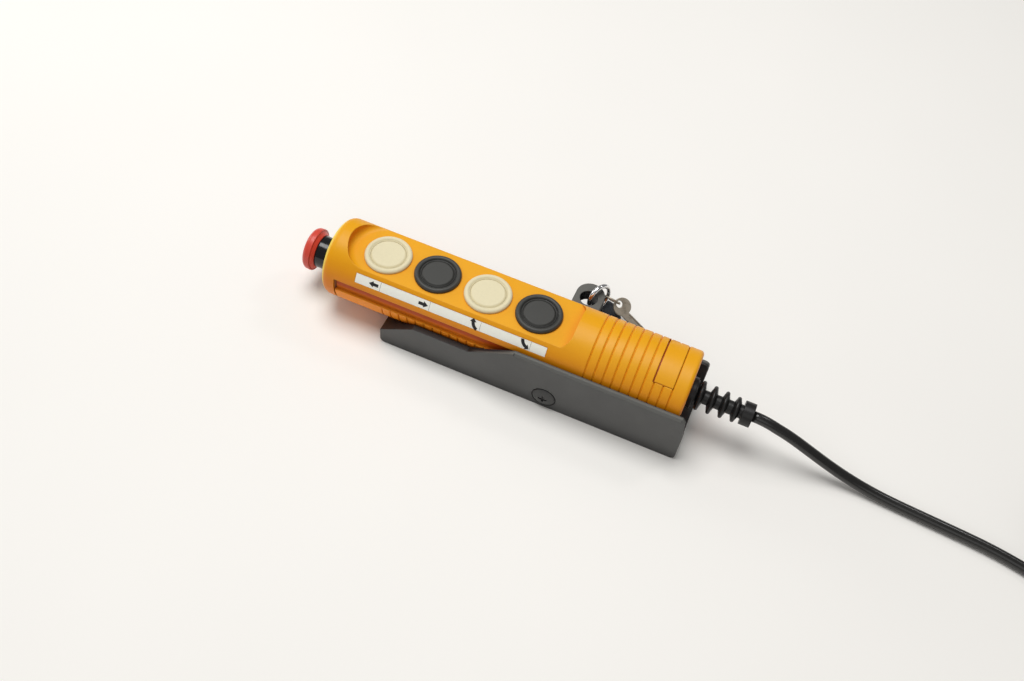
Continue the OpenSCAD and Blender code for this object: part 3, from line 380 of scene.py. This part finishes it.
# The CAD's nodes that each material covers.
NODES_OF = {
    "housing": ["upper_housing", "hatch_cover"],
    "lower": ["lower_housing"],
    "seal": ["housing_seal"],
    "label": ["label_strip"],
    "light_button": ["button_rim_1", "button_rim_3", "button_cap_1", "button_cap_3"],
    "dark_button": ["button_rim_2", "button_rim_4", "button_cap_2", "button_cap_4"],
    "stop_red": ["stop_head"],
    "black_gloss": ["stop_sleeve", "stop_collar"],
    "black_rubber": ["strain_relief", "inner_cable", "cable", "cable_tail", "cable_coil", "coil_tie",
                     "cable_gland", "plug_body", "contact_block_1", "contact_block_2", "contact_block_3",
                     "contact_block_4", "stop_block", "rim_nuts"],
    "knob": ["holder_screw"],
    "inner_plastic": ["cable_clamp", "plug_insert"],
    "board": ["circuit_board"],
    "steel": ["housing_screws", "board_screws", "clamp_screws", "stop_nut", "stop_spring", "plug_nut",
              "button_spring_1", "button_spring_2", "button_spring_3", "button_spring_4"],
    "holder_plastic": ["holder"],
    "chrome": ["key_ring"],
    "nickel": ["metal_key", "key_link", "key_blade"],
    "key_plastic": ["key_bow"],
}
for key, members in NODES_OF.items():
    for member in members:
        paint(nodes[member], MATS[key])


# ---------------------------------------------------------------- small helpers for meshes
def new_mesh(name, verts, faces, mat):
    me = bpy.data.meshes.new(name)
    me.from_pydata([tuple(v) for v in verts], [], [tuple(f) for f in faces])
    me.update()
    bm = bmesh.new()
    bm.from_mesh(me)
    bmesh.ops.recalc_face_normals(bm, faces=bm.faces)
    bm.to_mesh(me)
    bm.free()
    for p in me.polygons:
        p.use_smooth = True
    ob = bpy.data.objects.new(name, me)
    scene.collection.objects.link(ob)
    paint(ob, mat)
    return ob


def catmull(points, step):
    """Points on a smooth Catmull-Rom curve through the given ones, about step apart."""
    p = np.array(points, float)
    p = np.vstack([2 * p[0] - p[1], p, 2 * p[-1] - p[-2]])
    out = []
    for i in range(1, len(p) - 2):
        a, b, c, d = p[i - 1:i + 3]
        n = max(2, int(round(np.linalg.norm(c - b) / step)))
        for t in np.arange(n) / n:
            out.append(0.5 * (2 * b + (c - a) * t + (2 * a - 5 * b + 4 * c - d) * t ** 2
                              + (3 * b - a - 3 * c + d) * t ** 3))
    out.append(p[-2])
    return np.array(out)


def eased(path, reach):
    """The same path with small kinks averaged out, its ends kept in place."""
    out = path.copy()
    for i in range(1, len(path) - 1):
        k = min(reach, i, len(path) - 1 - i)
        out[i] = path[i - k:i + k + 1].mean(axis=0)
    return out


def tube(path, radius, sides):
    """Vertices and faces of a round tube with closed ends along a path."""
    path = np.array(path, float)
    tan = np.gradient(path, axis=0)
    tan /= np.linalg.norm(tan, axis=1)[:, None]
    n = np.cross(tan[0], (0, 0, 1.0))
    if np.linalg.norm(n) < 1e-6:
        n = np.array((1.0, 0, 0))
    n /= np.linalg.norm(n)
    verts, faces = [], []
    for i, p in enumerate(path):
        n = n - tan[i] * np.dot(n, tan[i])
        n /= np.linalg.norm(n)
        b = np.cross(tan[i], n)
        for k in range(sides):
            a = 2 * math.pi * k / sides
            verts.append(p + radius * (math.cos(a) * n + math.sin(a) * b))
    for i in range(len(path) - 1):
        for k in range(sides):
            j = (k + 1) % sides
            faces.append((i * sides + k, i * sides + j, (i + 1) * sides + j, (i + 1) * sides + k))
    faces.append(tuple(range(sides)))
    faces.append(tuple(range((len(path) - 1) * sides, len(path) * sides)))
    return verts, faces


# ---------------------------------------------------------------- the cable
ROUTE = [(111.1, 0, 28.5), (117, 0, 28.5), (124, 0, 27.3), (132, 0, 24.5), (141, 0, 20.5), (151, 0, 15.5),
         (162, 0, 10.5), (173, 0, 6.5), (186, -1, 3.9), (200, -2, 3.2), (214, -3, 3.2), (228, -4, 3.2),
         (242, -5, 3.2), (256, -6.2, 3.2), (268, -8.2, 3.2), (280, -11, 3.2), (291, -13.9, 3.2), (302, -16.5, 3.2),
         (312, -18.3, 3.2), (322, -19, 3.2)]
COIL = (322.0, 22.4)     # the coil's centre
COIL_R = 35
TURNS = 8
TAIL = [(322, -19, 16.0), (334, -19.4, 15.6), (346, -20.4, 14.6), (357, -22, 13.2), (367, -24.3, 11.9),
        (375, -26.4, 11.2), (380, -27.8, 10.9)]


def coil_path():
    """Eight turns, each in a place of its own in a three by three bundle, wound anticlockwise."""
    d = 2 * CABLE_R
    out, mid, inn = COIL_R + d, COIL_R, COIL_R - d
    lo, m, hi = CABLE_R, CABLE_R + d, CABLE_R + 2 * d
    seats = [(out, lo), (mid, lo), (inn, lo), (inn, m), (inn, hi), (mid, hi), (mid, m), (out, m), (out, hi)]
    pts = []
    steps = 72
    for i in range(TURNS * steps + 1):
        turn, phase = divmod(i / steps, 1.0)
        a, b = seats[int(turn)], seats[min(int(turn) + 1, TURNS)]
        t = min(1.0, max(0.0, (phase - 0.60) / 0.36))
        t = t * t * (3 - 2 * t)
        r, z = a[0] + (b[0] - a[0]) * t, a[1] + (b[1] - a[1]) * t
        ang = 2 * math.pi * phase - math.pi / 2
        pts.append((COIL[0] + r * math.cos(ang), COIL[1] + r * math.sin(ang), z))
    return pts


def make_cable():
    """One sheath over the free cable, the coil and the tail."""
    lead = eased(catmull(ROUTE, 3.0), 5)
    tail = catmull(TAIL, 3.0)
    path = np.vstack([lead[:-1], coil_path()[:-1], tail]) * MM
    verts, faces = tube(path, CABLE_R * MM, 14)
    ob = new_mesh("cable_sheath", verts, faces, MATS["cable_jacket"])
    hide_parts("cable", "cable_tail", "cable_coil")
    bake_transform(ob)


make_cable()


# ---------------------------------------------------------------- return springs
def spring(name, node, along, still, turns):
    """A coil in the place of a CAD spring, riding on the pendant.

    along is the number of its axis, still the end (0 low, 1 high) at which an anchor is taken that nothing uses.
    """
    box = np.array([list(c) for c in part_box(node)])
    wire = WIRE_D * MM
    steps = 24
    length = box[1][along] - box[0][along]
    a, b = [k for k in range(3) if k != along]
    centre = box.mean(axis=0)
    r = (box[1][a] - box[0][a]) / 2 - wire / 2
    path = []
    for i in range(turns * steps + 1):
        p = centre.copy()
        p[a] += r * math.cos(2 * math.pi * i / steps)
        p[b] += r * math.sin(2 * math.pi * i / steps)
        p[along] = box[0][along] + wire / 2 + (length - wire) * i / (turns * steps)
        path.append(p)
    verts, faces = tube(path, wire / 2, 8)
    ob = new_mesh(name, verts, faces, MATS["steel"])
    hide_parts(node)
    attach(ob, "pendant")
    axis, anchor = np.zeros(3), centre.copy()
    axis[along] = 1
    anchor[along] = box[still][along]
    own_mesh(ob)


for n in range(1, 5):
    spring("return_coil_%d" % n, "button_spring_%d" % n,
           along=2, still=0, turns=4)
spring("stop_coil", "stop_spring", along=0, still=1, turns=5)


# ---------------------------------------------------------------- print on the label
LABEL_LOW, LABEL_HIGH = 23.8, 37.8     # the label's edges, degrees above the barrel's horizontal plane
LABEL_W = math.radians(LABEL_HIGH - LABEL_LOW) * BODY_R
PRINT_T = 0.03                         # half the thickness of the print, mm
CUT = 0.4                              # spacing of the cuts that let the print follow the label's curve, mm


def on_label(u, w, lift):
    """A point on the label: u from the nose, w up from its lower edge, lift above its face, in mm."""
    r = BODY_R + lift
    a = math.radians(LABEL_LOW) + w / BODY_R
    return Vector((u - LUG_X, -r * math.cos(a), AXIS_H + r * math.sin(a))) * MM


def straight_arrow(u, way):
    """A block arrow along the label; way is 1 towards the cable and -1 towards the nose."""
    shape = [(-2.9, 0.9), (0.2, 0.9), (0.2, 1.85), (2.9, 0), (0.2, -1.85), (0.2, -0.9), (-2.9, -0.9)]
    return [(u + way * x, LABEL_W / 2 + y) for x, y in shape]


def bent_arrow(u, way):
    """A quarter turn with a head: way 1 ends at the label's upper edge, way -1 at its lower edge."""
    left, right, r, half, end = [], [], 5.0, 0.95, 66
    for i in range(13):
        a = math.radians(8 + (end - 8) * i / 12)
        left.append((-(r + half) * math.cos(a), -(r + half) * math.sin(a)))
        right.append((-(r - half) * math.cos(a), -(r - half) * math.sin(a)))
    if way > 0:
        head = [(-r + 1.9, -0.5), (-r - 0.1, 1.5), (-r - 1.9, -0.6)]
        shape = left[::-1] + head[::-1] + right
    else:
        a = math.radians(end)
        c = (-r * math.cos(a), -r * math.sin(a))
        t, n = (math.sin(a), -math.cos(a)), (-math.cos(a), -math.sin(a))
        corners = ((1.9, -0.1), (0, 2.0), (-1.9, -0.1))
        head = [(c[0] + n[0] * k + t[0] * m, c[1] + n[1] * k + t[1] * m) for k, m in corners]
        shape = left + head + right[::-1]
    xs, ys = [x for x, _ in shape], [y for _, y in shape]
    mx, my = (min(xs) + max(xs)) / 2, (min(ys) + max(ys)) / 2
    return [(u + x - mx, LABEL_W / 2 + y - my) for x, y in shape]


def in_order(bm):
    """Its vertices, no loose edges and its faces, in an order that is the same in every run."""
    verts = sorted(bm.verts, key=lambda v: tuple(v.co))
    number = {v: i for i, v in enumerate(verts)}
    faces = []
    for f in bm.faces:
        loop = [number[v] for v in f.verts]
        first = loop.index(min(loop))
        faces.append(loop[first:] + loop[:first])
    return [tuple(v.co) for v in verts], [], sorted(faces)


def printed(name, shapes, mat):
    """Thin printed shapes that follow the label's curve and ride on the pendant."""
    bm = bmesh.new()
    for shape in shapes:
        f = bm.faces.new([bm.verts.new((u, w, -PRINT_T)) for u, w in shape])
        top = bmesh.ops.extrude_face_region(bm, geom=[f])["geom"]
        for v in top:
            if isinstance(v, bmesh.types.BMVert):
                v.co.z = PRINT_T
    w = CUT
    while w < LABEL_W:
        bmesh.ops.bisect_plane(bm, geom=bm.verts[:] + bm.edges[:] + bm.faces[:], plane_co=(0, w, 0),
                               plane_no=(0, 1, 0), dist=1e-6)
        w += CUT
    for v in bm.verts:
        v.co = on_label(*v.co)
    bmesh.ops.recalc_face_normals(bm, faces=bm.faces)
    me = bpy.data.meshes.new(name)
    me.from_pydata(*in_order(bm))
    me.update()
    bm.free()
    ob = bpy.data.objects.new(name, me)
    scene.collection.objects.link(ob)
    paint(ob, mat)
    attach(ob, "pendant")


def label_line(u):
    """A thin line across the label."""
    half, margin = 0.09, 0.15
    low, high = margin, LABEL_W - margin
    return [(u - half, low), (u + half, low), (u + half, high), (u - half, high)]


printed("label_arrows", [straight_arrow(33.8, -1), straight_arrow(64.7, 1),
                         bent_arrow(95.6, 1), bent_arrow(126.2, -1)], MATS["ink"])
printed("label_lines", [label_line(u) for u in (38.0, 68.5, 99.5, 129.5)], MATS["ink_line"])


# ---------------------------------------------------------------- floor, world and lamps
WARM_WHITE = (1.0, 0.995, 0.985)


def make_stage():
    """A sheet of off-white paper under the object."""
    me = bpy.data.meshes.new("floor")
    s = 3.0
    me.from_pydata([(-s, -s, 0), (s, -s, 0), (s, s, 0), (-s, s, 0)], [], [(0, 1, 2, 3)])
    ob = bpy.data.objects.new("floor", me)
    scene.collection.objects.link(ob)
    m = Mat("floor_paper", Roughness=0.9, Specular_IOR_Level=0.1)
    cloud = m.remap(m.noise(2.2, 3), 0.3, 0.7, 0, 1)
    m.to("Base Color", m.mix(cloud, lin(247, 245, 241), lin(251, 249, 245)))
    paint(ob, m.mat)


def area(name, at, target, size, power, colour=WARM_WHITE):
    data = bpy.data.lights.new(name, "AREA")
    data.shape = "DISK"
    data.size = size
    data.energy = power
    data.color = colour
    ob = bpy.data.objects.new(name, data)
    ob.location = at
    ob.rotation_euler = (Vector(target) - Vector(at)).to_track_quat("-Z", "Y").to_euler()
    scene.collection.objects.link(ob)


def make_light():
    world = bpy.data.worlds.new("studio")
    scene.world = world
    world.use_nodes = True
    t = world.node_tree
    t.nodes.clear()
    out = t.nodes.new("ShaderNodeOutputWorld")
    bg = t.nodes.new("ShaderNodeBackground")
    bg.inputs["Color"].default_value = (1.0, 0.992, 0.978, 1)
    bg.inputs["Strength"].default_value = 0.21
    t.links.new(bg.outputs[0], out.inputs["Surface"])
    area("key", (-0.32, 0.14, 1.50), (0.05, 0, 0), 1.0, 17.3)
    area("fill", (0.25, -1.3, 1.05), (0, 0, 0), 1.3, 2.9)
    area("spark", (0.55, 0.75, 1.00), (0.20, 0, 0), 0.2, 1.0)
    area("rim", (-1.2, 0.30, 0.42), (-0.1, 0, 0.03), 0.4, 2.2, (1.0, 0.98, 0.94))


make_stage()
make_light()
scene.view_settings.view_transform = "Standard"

= = = = = = =

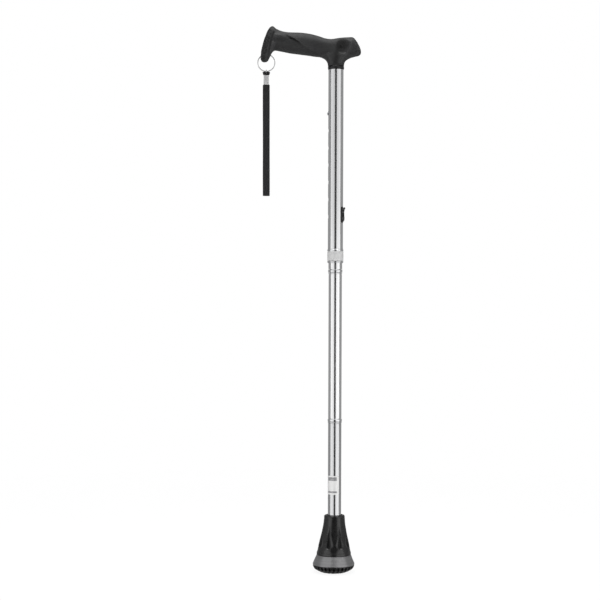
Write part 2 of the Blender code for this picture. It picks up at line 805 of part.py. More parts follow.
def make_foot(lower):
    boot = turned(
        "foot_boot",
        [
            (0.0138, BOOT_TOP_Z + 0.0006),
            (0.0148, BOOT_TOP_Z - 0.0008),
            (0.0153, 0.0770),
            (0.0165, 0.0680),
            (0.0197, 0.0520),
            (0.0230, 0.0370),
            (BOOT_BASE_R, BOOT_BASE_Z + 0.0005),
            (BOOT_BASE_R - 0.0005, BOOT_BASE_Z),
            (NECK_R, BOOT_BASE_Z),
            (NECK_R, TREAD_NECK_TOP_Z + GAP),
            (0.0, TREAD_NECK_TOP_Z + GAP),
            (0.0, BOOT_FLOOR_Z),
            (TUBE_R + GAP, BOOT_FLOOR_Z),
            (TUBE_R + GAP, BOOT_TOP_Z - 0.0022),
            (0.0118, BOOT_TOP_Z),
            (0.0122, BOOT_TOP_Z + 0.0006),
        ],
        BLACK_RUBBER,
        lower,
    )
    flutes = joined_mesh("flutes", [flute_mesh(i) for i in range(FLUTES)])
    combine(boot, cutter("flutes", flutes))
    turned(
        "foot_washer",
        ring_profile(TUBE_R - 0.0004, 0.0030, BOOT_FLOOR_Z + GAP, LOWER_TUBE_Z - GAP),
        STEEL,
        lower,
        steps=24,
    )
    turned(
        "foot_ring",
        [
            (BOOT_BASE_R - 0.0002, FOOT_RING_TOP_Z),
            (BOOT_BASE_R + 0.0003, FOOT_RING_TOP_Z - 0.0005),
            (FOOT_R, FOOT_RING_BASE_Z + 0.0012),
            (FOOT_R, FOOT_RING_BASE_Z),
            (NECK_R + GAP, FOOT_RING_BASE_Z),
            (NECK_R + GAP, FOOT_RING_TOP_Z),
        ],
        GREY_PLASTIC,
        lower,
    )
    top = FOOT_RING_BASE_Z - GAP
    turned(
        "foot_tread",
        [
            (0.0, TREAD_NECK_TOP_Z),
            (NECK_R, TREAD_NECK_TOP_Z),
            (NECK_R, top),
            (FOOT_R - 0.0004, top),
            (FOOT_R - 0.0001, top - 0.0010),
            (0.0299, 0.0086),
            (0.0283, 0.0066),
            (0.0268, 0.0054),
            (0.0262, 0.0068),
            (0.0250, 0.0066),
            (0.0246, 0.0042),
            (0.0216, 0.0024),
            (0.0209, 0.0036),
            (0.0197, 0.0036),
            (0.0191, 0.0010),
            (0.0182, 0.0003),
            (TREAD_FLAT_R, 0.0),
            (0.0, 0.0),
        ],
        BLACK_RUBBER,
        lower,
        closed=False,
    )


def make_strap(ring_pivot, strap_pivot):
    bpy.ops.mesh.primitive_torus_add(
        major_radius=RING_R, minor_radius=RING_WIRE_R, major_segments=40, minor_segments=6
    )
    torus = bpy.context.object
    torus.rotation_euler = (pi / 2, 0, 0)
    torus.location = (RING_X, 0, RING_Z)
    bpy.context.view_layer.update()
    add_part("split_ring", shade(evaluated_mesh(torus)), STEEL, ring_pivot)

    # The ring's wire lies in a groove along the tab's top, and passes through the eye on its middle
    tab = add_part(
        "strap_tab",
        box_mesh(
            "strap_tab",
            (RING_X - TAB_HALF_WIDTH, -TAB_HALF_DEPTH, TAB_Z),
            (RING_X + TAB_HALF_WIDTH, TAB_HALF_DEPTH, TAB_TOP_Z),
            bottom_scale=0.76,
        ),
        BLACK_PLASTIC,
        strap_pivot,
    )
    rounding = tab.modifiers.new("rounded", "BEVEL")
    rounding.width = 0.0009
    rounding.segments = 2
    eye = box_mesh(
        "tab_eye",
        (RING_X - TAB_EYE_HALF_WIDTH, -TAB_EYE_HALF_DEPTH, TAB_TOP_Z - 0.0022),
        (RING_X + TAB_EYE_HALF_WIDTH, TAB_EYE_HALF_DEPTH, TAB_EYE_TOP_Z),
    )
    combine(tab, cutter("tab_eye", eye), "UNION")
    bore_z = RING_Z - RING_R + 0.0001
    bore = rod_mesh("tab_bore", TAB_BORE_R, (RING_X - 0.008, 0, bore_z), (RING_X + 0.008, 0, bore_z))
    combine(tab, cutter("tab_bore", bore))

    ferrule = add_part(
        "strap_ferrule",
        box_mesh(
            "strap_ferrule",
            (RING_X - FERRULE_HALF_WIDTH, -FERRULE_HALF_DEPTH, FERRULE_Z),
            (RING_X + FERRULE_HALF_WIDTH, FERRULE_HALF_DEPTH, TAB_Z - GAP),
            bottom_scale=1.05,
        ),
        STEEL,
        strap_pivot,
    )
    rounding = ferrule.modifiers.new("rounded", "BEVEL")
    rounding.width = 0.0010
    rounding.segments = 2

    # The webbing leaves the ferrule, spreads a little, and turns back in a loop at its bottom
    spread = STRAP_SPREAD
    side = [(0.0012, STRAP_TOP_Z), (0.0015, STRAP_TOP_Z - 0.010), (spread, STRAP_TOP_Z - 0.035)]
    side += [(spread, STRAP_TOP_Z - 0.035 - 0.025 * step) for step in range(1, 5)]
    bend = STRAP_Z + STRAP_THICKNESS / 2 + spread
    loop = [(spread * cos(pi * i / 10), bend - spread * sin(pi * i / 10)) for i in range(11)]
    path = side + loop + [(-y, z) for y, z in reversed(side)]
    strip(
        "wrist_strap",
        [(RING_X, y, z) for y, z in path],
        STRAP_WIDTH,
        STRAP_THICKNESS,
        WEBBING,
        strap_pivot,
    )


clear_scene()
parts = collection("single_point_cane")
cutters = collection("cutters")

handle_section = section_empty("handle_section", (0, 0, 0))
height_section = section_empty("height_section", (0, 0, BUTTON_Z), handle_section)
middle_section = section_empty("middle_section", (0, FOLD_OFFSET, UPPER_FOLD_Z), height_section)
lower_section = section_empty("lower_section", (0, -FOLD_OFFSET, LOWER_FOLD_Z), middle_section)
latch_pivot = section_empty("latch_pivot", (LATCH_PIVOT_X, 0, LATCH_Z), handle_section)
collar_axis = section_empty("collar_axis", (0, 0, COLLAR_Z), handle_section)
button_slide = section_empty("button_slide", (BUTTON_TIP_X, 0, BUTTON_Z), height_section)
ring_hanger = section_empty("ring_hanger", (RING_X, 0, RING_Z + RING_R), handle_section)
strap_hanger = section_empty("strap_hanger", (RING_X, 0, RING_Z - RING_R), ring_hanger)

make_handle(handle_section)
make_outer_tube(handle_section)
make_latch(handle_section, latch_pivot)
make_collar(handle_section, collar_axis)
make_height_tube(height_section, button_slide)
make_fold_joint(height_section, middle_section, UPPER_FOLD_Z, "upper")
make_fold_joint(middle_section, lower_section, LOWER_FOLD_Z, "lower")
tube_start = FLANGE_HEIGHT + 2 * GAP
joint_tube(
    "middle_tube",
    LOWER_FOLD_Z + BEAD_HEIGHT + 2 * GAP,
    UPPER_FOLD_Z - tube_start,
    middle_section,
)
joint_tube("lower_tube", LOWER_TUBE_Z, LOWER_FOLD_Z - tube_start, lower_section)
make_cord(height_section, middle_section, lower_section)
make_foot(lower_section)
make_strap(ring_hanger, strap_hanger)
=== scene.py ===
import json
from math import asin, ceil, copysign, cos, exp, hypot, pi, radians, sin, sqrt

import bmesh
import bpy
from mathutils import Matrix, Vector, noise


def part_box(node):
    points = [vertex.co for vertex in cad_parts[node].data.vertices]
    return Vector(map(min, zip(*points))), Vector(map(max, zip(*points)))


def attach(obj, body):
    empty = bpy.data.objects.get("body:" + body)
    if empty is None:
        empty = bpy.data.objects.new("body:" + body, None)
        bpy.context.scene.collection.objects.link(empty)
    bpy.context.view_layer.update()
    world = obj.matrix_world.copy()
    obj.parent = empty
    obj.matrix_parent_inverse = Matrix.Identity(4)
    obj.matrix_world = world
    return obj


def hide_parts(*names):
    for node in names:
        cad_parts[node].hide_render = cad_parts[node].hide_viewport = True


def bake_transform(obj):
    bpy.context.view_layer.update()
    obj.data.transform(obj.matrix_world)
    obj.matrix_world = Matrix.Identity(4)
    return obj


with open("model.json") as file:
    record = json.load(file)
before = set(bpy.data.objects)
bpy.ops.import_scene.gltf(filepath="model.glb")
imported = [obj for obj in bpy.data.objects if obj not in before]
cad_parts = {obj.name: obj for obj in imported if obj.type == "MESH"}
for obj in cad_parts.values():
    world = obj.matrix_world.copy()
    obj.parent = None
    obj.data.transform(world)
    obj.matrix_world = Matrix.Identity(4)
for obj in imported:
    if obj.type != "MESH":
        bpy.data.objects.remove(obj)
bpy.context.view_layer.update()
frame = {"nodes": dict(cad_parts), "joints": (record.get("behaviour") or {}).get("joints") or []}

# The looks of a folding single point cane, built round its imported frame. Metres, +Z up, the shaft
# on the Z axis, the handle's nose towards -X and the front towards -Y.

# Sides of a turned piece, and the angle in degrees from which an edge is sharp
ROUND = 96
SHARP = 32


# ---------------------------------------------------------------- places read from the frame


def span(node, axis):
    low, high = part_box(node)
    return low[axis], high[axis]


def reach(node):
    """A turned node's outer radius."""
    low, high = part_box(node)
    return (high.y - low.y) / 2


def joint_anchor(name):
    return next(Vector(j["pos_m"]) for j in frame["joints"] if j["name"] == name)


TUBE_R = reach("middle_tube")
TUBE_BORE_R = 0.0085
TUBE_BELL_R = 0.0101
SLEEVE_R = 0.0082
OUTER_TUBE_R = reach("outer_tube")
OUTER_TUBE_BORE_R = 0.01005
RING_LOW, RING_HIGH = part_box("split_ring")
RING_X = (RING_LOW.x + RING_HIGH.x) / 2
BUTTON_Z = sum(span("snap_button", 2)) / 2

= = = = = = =

> _EXERCISE BRIEF_: Provide an exact reproduction of only those lines that start at the line containing "if empty is" and end at the line containing "record = json.load(file)", inclusive.

> _THE ANSWER_:
    if empty is None:
        empty = bpy.data.objects.new("body:" + body, None)
        bpy.context.scene.collection.objects.link(empty)
    bpy.context.view_layer.update()
    world = obj.matrix_world.copy()
    obj.parent = empty
    obj.matrix_parent_inverse = Matrix.Identity(4)
    obj.matrix_world = world
    return obj


def hide_parts(*names):
    for node in names:
        cad_parts[node].hide_render = cad_parts[node].hide_viewport = True


def bake_transform(obj):
    bpy.context.view_layer.update()
    obj.data.transform(obj.matrix_world)
    obj.matrix_world = Matrix.Identity(4)
    return obj


with open("model.json") as file:
    record = json.load(file)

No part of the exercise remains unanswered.